### [Short task]
Your task is to transcribe, without alteration, the lines from the top of the material below through the line bearing "const TAIL_STEPS = 3;", inclusive.

Rows from a 3D modeling dataset
▶

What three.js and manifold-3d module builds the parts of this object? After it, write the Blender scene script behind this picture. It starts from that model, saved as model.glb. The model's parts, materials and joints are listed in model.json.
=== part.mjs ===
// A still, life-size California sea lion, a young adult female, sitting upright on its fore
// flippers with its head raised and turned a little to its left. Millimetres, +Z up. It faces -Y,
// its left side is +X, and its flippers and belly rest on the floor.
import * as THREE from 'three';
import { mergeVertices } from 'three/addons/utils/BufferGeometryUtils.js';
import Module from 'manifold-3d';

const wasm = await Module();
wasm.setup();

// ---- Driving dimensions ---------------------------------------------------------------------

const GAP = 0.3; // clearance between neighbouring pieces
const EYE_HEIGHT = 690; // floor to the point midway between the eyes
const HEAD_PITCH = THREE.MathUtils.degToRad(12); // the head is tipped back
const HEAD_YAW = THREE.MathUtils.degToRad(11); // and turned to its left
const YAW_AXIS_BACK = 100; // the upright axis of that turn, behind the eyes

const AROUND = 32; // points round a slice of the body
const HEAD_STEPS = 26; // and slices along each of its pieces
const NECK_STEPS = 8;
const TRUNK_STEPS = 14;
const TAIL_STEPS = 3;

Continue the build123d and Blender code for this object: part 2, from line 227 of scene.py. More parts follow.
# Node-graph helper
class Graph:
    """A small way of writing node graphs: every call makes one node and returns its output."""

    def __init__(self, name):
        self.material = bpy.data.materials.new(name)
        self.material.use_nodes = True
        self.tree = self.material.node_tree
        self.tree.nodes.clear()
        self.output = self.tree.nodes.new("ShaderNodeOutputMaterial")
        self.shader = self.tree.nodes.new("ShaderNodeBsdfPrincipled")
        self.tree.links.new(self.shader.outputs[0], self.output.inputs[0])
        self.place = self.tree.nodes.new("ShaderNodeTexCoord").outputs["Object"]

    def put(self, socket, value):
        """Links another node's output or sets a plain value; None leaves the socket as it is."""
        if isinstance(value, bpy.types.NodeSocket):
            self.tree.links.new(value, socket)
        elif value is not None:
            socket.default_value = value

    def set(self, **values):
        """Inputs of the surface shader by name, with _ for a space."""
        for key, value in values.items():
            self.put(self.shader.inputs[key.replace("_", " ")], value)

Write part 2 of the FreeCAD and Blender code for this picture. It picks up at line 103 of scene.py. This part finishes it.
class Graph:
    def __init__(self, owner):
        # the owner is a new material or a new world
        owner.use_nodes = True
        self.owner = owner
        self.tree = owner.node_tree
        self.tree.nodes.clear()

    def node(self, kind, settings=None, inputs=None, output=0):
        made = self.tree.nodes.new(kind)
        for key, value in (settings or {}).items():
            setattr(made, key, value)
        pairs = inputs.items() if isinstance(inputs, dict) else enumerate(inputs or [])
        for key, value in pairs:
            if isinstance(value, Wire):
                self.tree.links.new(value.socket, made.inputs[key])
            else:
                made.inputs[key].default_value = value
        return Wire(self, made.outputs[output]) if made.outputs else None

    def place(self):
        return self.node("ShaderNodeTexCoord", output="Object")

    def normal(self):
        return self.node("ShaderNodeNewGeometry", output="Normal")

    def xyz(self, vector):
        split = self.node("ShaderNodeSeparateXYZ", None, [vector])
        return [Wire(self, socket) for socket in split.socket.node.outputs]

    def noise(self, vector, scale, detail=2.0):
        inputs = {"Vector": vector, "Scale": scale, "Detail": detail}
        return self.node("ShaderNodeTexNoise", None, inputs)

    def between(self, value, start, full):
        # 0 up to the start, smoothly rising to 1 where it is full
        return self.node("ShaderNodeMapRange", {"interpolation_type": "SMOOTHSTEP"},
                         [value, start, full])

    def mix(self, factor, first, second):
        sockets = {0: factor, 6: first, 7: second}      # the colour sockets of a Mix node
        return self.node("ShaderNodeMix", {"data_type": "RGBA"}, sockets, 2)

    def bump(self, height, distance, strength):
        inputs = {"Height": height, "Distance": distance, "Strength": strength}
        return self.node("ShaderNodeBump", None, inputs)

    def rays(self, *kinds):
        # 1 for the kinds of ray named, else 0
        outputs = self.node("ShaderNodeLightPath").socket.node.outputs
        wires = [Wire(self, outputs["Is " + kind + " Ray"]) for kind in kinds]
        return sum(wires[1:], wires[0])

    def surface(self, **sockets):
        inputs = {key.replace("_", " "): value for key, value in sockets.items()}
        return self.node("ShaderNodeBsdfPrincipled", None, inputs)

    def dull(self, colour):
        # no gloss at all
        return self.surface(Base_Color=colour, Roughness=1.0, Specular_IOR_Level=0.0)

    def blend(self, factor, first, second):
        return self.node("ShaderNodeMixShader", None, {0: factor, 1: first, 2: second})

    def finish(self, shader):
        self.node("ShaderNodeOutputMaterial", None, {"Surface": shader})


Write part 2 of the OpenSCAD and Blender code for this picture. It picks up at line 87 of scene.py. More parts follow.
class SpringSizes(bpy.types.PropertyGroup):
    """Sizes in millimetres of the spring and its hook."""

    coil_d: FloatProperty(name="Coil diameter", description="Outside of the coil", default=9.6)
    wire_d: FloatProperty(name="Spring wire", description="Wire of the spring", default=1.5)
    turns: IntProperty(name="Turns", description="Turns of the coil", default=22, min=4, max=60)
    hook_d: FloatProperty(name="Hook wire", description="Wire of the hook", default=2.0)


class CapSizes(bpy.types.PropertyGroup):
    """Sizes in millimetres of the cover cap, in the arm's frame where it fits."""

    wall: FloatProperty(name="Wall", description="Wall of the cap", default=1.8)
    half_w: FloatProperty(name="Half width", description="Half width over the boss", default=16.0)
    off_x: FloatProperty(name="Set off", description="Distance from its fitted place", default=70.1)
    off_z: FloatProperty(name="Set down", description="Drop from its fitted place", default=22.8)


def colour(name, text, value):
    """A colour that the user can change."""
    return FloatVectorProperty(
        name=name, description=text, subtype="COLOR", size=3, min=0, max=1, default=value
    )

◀

### [Final result]
What three.js and manifold-3d module builds the parts of this object? After it, write the Blender scene script behind this picture. It starts from that model, saved as model.glb. The model's parts, materials and joints are listed in model.json.
=== part.mjs ===
// A still, life-size California sea lion, a young adult female, sitting upright on its fore
// flippers with its head raised and turned a little to its left. Millimetres, +Z up. It faces -Y,
// its left side is +X, and its flippers and belly rest on the floor.
import * as THREE from 'three';
import { mergeVertices } from 'three/addons/utils/BufferGeometryUtils.js';
import Module from 'manifold-3d';

const wasm = await Module();
wasm.setup();

// ---- Driving dimensions ---------------------------------------------------------------------

const GAP = 0.3; // clearance between neighbouring pieces
const EYE_HEIGHT = 690; // floor to the point midway between the eyes
const HEAD_PITCH = THREE.MathUtils.degToRad(12); // the head is tipped back
const HEAD_YAW = THREE.MathUtils.degToRad(11); // and turned to its left
const YAW_AXIS_BACK = 100; // the upright axis of that turn, behind the eyes

const AROUND = 32; // points round a slice of the body
const HEAD_STEPS = 26; // and slices along each of its pieces
const NECK_STEPS = 8;
const TRUNK_STEPS = 14;
const TAIL_STEPS = 3;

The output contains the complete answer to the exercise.